Rhoda Curtis | Berkeley

‘The only hope’

James D. Besser’s dismissive manner toward those he disagrees with, such as Benjamin Netanyahu, is typical of Jewish and non-Jewish liberals (“Ramping up the anti-Iran rhetoric may hurt the cause,” Nov. 6 j. Views).

He refers to Netanyahu as “a politician with an agenda.” He goes on to say that a “likely motive” for President Bush’s rhetoric is for “forestalling new diplomacy with Iran.” He mentions Iranian President Mahmoud Ahmadinejad’s statements about wiping Israel off the face of the earth, denying the Holocaust, etc., but concludes that mentioning them may do more harm than good.

The basic thrust is that the Iranian government and other Islamic fascists are just like us and can be dealt with diplomatically. He ignores the fact that we are not dealing with rational people.

Ahmadinejad believes he is on a divine mission, the world is going to end in about two years, and the Holocaust is a myth. Rhetoric, harsh or pleasant, will not change anything the Iranians do or do not do. Talking to them will only prolong the situation.

The world community needs to implement tough economic sanctions on Iran. That’s the only hope short of military action, which no sane person wants.

Howard Epstein | San Francisco
vice chair, S.F. Republican Party

A disservice?

I am writing to correct misinformation contained in the Nov. 17 JTA article “Sandinista rise in recent election worries Nicaraguan Jews.”

Author Brian Harris states that all Nicaragua’s Jews went into exile shortly after the Sandinistas overthrew the Somoza dictatorship, implying that anti-Semitism was the reason. But Harris fails to ask why they left, or to state that hundreds wealthy Nicaraguans left the country during this period, as did those with ties to the Somoza regime.

Harris claims no Jews resided in Nicaragua during the Sandinista rule, failing to mention that Herty Lewites, a Jewish Nicaraguan mentioned elsewhere in the article, not only resided in Nicaragua during the 1980s but was the mayor of Managua.

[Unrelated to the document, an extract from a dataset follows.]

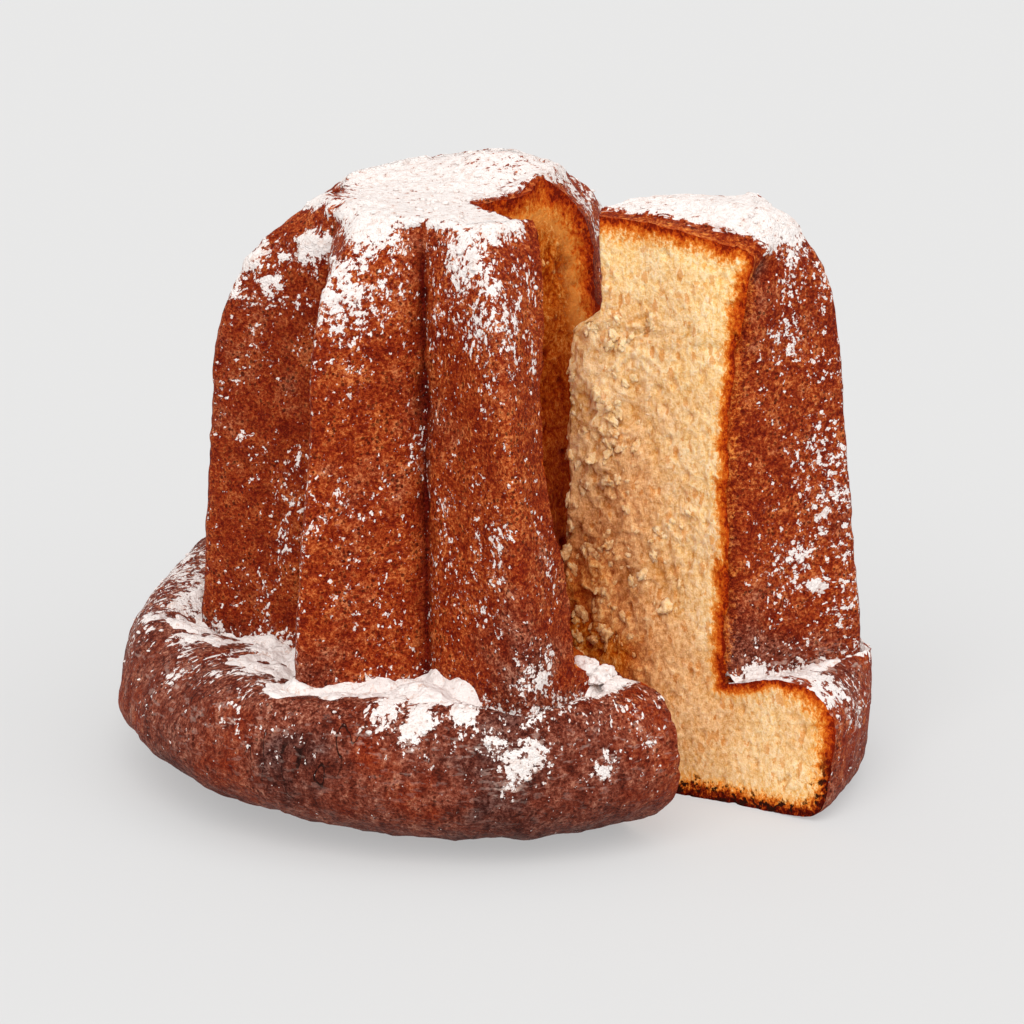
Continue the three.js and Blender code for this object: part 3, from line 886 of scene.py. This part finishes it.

I also lived in Nicaragua during that time, as did many other Jewish volunteers from the United States and other parts of the world. The most well known of us was Ben Linder, son of a Jewish Holocaust survivor who was murdered by the U.S.-backed Contras in 1987.

I’m sure there is anti-Semitism in Nicaragua, as there is in any country, though I never encountered any. The JTA does a disservice to the fight against anti-Semitism by printing charges based on innuendo and inaccuracies.

Terry Fletcher | Berkeley

Deafening silence

On Nov. 17, some 156 of 169 member-nations of the U.N. General Assembly (92 percent) — including all European Union members — called on Israel to cease military operations in Gaza. The international community clearly stated that the right of self-defense, intrinsic to any nation, is denied to Israel (read “Jews”).

Since Israel completely withdrew from Gaza in August 2005, Palestinians have launched more than 1,000 Kassam rockets — intended to murder and cause terror — into Israel. There was no United Nations’ condemnation of the Palestinian Authority.

The Palestinian Authority-Hamas government openly espouses the genocidal mass-murder of every Jew in Israel — liberal appeasers, right wing, religious and secular.

Yet there is no U.N. condemnation.

Hezbollah states its goal to be the mass-murder of every Jew on earth. If Israel were just another of the dozens of Moslem countries where internecine war and murder, inequality for women, and lack of freedom of speech exists, the world would have no interest.

The American Jewish press must proclaim the reality of growing, worldwide anti-Semitism, which seeks no compromise and no appeasement. The silence of the 1930s cannot afford to be repeated.

If we do not act in our own best interest and defense, who will?

Fred Korr | Oakland

High hubris?

Your editors hit an all-time hubris-high in your Nov. 24 editorial.

They say that they are “troubled” by a leaked Peace Now report, which claims that some land in Israeli settlements may be owned by Palestinians. This offends the editors deeply.

However, they conveniently ignore the fact that Peace Now has a track record of embracing Arafat’s and Hamas’ mouthpieces with welcoming arms. But they do admit that tracing ownership in that area enters a tangle of blind alleys and fraudulent documents. 

In blandly accepting the unproven credibility of the Peace Now slander, the editors offer cover to Israel’s enemies and detractors. Undeterred by absence of evidence, they issue arrogant instructions to Israel to shape up and stop being ethically challenged, or, they piously intone, the nation will lose its “collective soul.”

The hubris in that barely disguised fatwa is staggering.

Had they just blatantly labeled Israel a den of thieves or a cabal of Shylocks, they could not have fashioned more propagandistic mayhem than they did. Their self-righteous lament about moral high ground simply feeds the tarnishing. 

Ernest H. Weiner | San Francisco
executive director
American Jewish Committee Northern California

 

Lies, lies, lies

“Whose Land Is It Anyway?” (Nov. 24 j. editorial) takes Israeli West Bank settlements to task, enthusiastically it seems.

The editor speaks of “Torah ethics” to be applied to “friend and foe alike.”

Peace Now alleges that 40 percent of settlements lands are on privately owned Palestinian Land.

Kfar Darom in Gaza was Jewish owned land. I suppose the editor espoused abandonment of that land, purchased by a Jewish man, to the Kassam launch crews.

Arab Muslims are unabashed enemies of all Jewish people. We owe them nothing. Let the murderous brutal misogynist backward-looking deviants beg forgiveness from the survivors of victims of their century-long murder-fest.

They are a people who have lied to the world and lied to themselves for a long time. They now believe their own lies.

After they have atoned, perhaps we can reach some form of agreement with them.